*What needs to be done*
Pull every line of the entries that has the word "bends".

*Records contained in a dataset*

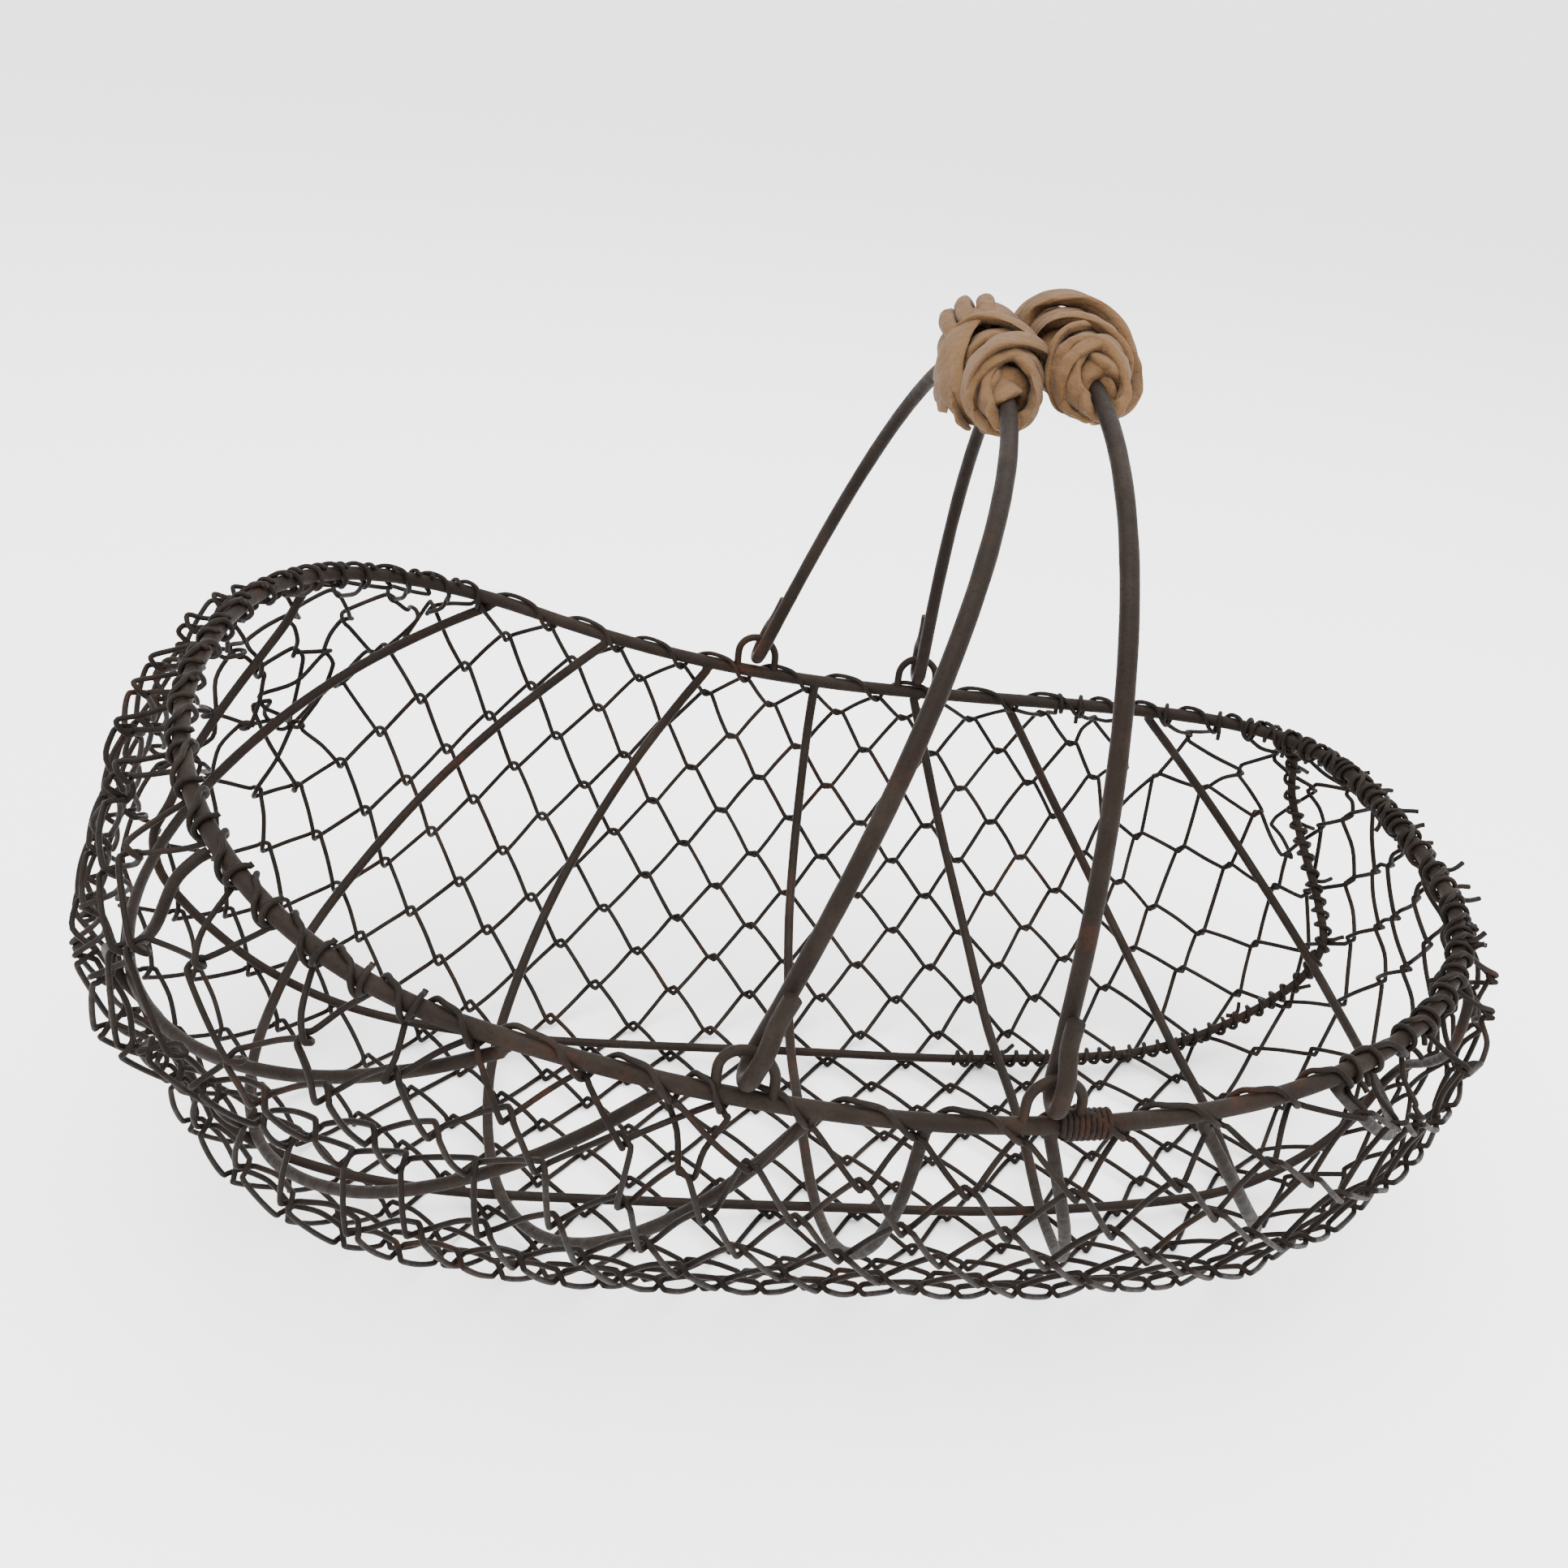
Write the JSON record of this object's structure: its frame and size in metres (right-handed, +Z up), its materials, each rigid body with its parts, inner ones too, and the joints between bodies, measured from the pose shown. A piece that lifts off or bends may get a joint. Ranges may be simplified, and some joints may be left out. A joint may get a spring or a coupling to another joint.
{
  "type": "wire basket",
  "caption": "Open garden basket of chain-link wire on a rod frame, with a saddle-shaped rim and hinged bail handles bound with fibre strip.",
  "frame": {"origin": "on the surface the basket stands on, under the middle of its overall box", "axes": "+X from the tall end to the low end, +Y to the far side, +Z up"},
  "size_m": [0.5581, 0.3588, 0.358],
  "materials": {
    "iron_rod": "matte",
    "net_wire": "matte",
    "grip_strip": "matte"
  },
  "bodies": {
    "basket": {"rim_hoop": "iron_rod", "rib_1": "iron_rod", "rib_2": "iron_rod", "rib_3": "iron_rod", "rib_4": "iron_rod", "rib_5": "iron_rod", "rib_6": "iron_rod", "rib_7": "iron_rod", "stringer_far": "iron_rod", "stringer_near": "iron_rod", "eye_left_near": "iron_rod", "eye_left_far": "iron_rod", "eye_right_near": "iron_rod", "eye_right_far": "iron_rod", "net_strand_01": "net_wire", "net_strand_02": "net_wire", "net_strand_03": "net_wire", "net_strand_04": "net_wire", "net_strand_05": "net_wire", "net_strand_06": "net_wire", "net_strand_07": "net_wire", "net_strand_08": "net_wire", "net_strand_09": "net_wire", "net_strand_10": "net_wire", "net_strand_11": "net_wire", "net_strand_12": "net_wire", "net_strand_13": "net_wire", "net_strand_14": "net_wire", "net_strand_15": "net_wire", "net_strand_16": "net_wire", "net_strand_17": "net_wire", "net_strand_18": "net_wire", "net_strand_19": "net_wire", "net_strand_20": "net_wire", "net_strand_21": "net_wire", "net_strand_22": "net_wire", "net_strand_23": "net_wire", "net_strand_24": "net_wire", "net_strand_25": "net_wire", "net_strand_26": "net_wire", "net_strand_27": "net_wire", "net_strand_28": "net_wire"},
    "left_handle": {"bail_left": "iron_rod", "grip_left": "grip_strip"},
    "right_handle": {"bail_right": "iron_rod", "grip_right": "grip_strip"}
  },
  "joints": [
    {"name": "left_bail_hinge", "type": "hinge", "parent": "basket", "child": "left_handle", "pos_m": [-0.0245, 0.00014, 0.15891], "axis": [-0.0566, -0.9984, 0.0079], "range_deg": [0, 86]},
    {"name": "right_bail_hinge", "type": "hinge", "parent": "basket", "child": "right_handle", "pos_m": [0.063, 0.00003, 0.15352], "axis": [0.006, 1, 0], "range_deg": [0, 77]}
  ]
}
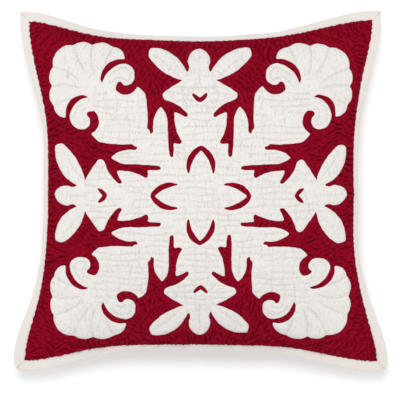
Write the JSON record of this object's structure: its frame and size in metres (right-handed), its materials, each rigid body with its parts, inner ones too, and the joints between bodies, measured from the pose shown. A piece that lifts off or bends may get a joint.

*Final answer*
Write the JSON record of this object's structure: its frame and size in metres (right-handed, +Z up), its materials, each rigid body with its parts, inner ones too, and the joints between bodies, measured from the pose shown. A piece that lifts off or bends may get a joint. Ranges may be simplified, and some joints may be left out. A joint may get a spring or a coupling to another joint.
Write the JSON record of this object's structure: its frame and size in metres (right-handed), its materials, each rigid body with its parts, inner ones too, and the joints between bodies, measured from the pose shown. A piece that lifts off or bends may get a joint.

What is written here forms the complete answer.